At the time of the MoMA project, Flynn was at KPF, actually working as executive architect on the MoMA expansion. “I realized that that is the type of work that would satisfy me as an architect,” she told me. The Cooper Robertson planning document was also her introduction to the work of Cooper Robertson, who would hire her after she took time off to start a family and reorient herself following the 2008 recession. She joined Cooper Robertson in 2010, in the midst of the firm working as executive architect on the new building for the Whitney Museum of American Art designed by Renzo Piano. On projects such as the Whitney and the trio of museums soon opening in New York and New Jersey, Flynn explained that “we want to work in partnership with a design architect,” not simply as production architects who are handed a design.

Erin Flynn (Photo courtesy of Cooper Robertson)

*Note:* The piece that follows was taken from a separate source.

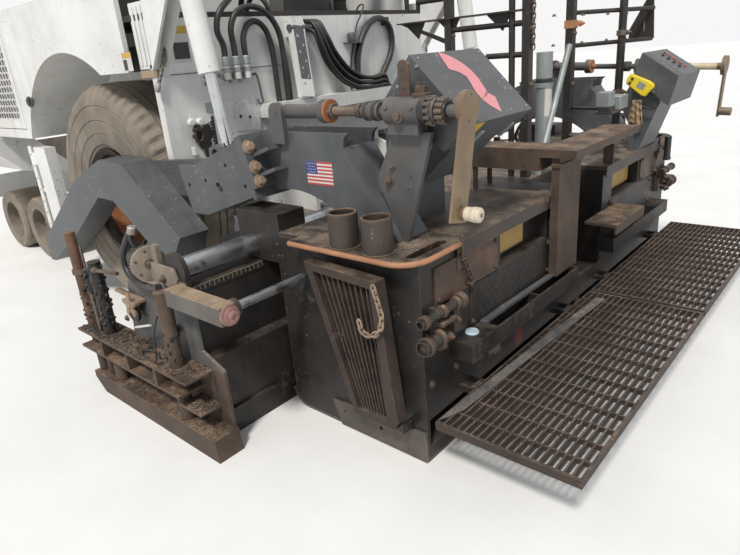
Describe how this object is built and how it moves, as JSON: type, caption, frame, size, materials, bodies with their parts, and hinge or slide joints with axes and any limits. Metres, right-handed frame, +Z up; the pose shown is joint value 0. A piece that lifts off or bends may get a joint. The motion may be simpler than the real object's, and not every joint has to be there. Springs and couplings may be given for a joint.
{
  "type": "asphalt paver",
  "caption": "Wheeled asphalt paver with a front hopper, conveyors, augers, arched tow arms and an extendable screed with walkways.",
  "frame": {"origin": "centre of the overall box, on the ground", "axes": "+X forward in the direction of travel, +Y to the left, +Z up"},
  "size_m": [7.37, 4.1806, 2.9199],
  "materials": {
    "white_paint": "worn gloss white with chips and rust",
    "black_paint": "worn satin black, tar and rust",
    "dark_grey_paint": "satin, greasy",
    "rim_paint": "rust and faded orange",
    "tyre_rubber": "dusty rubber",
    "worn_steel": "worn by asphalt",
    "rusty_steel": "rust and asphalt",
    "bright_steel": "polished",
    "seat_vinyl": "matt"
  },
  "bodies": {
    "tractor": {"chassis": "white_paint", "rear_bulkhead": "white_paint", "hopper_crossbeam": "white_paint", "push_beam": "white_paint", "auger_frame": "dark_grey_paint", "tow_slides": "white_paint", "engine_housing": "white_paint", "engine": "dark_grey_paint", "platform": "white_paint", "railings": "white_paint", "seats": "seat_vinyl", "consoles": "dark_grey_paint", "axles": "dark_grey_paint", "conveyors": "worn_steel"},
    "door_left": {"engine_door_left": "white_paint"},
    "door_right": {"engine_door_right": "white_paint"},
    "rear_wheel_left": {"rear_tyre_left": "tyre_rubber", "rear_rim_left": "rim_paint"},
    "rear_wheel_right": {"rear_tyre_right": "tyre_rubber", "rear_rim_right": "rim_paint"},
    "screed": {"tow_arms": "black_paint", "screed_brackets": "black_paint", "screed_frame": "black_paint", "screed_deck": "black_paint", "sole_plates": "worn_steel", "thickness_screws": "black_paint", "control_boxes": "black_paint", "rear_trays": "black_paint", "centre_frame": "black_paint", "centre_steps": "black_paint", "tool_posts": "black_paint"},
    "apron": {"hopper_apron": "worn_steel"},
    "steer_front_left": {"knuckle_front_left": "dark_grey_paint"},
    "front_wheel_front_left": {"wheel_front_left": "tyre_rubber"},
    "steer_front_right": {"knuckle_front_right": "dark_grey_paint"},
    "front_wheel_front_right": {"wheel_front_right": "tyre_rubber"},
    "steer_rear_left": {"knuckle_rear_left": "dark_grey_paint"},
    "front_wheel_rear_left": {"wheel_rear_left": "tyre_rubber"},
    "steer_rear_right": {"knuckle_rear_right": "dark_grey_paint"},
    "front_wheel_rear_right": {"wheel_rear_right": "tyre_rubber"},
    "wing_left": {"hopper_wing_left": "white_paint"},
    "wing_right": {"hopper_wing_right": "white_paint"},
    "push_roller_left": {"push_roller_left": "worn_steel"},
    "auger_left": {"auger_left": "worn_steel"},
    "push_roller_right": {"push_roller_right": "worn_steel"},
    "auger_right": {"auger_right": "worn_steel"},
    "lift_barrel_left": {"lift_barrel_left": "white_paint"},
    "lift_rod_left": {"lift_rod_left": "bright_steel"},
    "extension_left": {"extension_left": "black_paint", "guide_tube_left": "bright_steel", "end_gate_left": "black_paint"},
    "walkway_left": {"walkway_left": "rusty_steel"},
    "end_step_left": {"end_step_left": "rusty_steel"},
    "lift_barrel_right": {"lift_barrel_right": "white_paint"},
    "lift_rod_right": {"lift_rod_right": "bright_steel"},
    "extension_right": {"extension_right": "black_paint", "guide_tube_right": "bright_steel", "end_gate_right": "black_paint"},
    "walkway_right": {"walkway_right": "rusty_steel"},
    "end_step_right": {"end_step_right": "rusty_steel"}
  },
  "joints": [
    {"name": "rear_wheel_left_spin", "type": "hinge", "parent": "tractor", "child": "rear_wheel_left", "pos_m": [-0.165, 1.05, 0.8], "axis": [0, 1, 0], "continuous": true},
    {"name": "rear_wheel_right_spin", "type": "hinge", "parent": "tractor", "child": "rear_wheel_right", "pos_m": [-0.165, -1.05, 0.8], "axis": [0, 1, 0], "continuous": true},
    {"name": "steer_front_left", "type": "hinge", "parent": "tractor", "child": "steer_front_left", "pos_m": [2.585, 0.76, 0.415], "axis": [0, 0, 1], "range_deg": [-20, 20]},
    {"name": "spin_front_left", "type": "hinge", "parent": "steer_front_left", "child": "front_wheel_front_left", "pos_m": [2.585, 0.99, 0.3], "axis": [0, 1, 0], "continuous": true},
    {"name": "steer_front_right", "type": "hinge", "parent": "tractor", "child": "steer_front_right", "pos_m": [2.585, -0.76, 0.415], "axis": [0, 0, 1], "range_deg": [-20, 20]},
    {"name": "spin_front_right", "type": "hinge", "parent": "steer_front_right", "child": "front_wheel_front_right", "pos_m": [2.585, -0.99, 0.3], "axis": [0, 1, 0], "continuous": true},
    {"name": "steer_rear_left", "type": "hinge", "parent": "tractor", "child": "steer_rear_left", "pos_m": [1.885, 0.76, 0.415], "axis": [0, 0, 1], "range_deg": [-20, 20]},
    {"name": "spin_rear_left", "type": "hinge", "parent": "steer_rear_left", "child": "front_wheel_rear_left", "pos_m": [1.885, 0.99, 0.3], "axis": [0, 1, 0], "continuous": true},
    {"name": "steer_rear_right", "type": "hinge", "parent": "tractor", "child": "steer_rear_right", "pos_m": [1.885, -0.76, 0.415], "axis": [0, 0, 1], "range_deg": [-20, 20]},
    {"name": "spin_rear_right", "type": "hinge", "parent": "steer_rear_right", "child": "front_wheel_rear_right", "pos_m": [1.885, -0.99, 0.3], "axis": [0, 1, 0], "continuous": true},
    {"name": "door_left_hinge", "type": "hinge", "parent": "tractor", "child": "door_left", "pos_m": [1.701, 1.349, 1.65], "axis": [0, 0, -1], "range_deg": [0, 90]},
    {"name": "wing_left_fold", "type": "hinge", "parent": "tractor", "child": "wing_left", "pos_m": [2.535, 0.6, 0.75], "axis": [1, 0, 0], "range_deg": [0, 50]},
    {"name": "door_right_hinge", "type": "hinge", "parent": "tractor", "child": "door_right", "pos_m": [1.701, -1.349, 1.65], "axis": [0, 0, 1], "range_deg": [0, 90]},
    {"name": "wing_right_fold", "type": "hinge", "parent": "tractor", "child": "wing_right", "pos_m": [2.535, -0.6, 0.75], "axis": [-1, 0, 0], "range_deg": [0, 50]},
    {"name": "apron_fold", "type": "hinge", "parent": "tractor", "child": "apron", "pos_m": [3.36, 0, 0.715], "axis": [0, -1, 0], "range_deg": [0, 25]},
    {"name": "push_roller_left_spin", "type": "hinge", "parent": "tractor", "child": "push_roller_left", "pos_m": [3.605, 0.57, 0.5], "axis": [0, 1, 0], "continuous": true},
    {"name": "auger_left_spin", "type": "hinge", "parent": "tractor", "child": "auger_left", "pos_m": [-1.41, 0.65, 0.42], "axis": [0, 1, 0], "continuous": true},
    {"name": "push_roller_right_spin", "type": "hinge", "parent": "tractor", "child": "push_roller_right", "pos_m": [3.605, -0.57, 0.5], "axis": [0, 1, 0], "continuous": true},
    {"name": "auger_right_spin", "type": "hinge", "parent": "tractor", "child": "auger_right", "pos_m": [-1.41, -0.65, 0.42], "axis": [0, 1, 0], "continuous": true},
    {"name": "screed_lift", "type": "hinge", "parent": "tractor", "child": "screed", "pos_m": [0.885, 0, 0.395], "axis": [0, 1, 0], "range_deg": [0, 8]},
    {"name": "lift_barrel_left_pivot", "type": "hinge", "parent": "tractor", "child": "lift_barrel_left", "pos_m": [-1.455, 1.27, 2.11], "axis": [0, -1, 0], "range_deg": [0, 8.56]},
    {"name": "lift_rod_left_slide", "type": "slide", "parent": "lift_barrel_left", "child": "lift_rod_left", "axis": [0.1437, 0, 0.9896], "range_m": [0, 0.3528]},
    {"name": "extension_left_slide", "type": "slide", "parent": "screed", "child": "extension_left", "axis": [0, 1, 0], "range_m": [-0.4, 0.88]},
    {"name": "walkway_left_fold", "type": "hinge", "parent": "screed", "child": "walkway_left", "pos_m": [-3.07, 0.7, 0.245], "axis": [0, 1, 0], "range_deg": [0, 65]},
    {"name": "end_step_left_fold", "type": "hinge", "parent": "screed", "child": "end_step_left", "pos_m": [-2.815, 1.595, 0.185], "axis": [-1, 0, 0], "range_deg": [0, 90]},
    {"name": "lift_barrel_right_pivot", "type": "hinge", "parent": "tractor", "child": "lift_barrel_right", "pos_m": [-1.455, -1.27, 2.11], "axis": [0, -1, 0], "range_deg": [0, 8.56]},
    {"name": "lift_rod_right_slide", "type": "slide", "parent": "lift_barrel_right", "child": "lift_rod_right", "axis": [0.1437, 0, 0.9896], "range_m": [0, 0.3528]},
    {"name": "extension_right_slide", "type": "slide", "parent": "screed", "child": "extension_right", "axis": [0, -1, 0], "range_m": [-0.4, 0.88]},
    {"name": "walkway_right_fold", "type": "hinge", "parent": "screed", "child": "walkway_right", "pos_m": [-3.07, -0.7, 0.245], "axis": [0, 1, 0], "range_deg": [0, 65]},
    {"name": "end_step_right_fold", "type": "hinge", "parent": "screed", "child": "end_step_right", "pos_m": [-2.815, -1.595, 0.185], "axis": [1, 0, 0], "range_deg": [0, 90]}
  ],
  "couplings": [
    {"joint": "steer_front_right", "follows": "steer_front_left", "ratio": 1},
    {"joint": "steer_rear_left", "follows": "steer_front_left", "ratio": 1},
    {"joint": "steer_rear_right", "follows": "steer_front_left", "ratio": 1},
    {"joint": "lift_barrel_left_pivot", "follows": "screed_lift", "ratio": 1.0079},
    {"joint": "lift_rod_left_slide", "follows": "screed_lift", "m_per_rad": 2.4911},
    {"joint": "lift_barrel_right_pivot", "follows": "screed_lift", "ratio": 1.0079},
    {"joint": "lift_rod_right_slide", "follows": "screed_lift", "m_per_rad": 2.4911}
  ]
}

Working closely with museums to define their needs and working in partnership with architects on their designs means that Cooper Robertson has many repeat clients and collaborators, from MoMA and The Met to Adjaye Associates and OMA. It also means that these projects—whether the wider public or even other architects know of Cooper Robertson's involvement in them—exist in the public sphere, not behind closed doors. “I really love being able to work on buildings that I can bring my family to,” Flynn said. “You put your soul into these projects, so it's really nice to be able to share them with people.”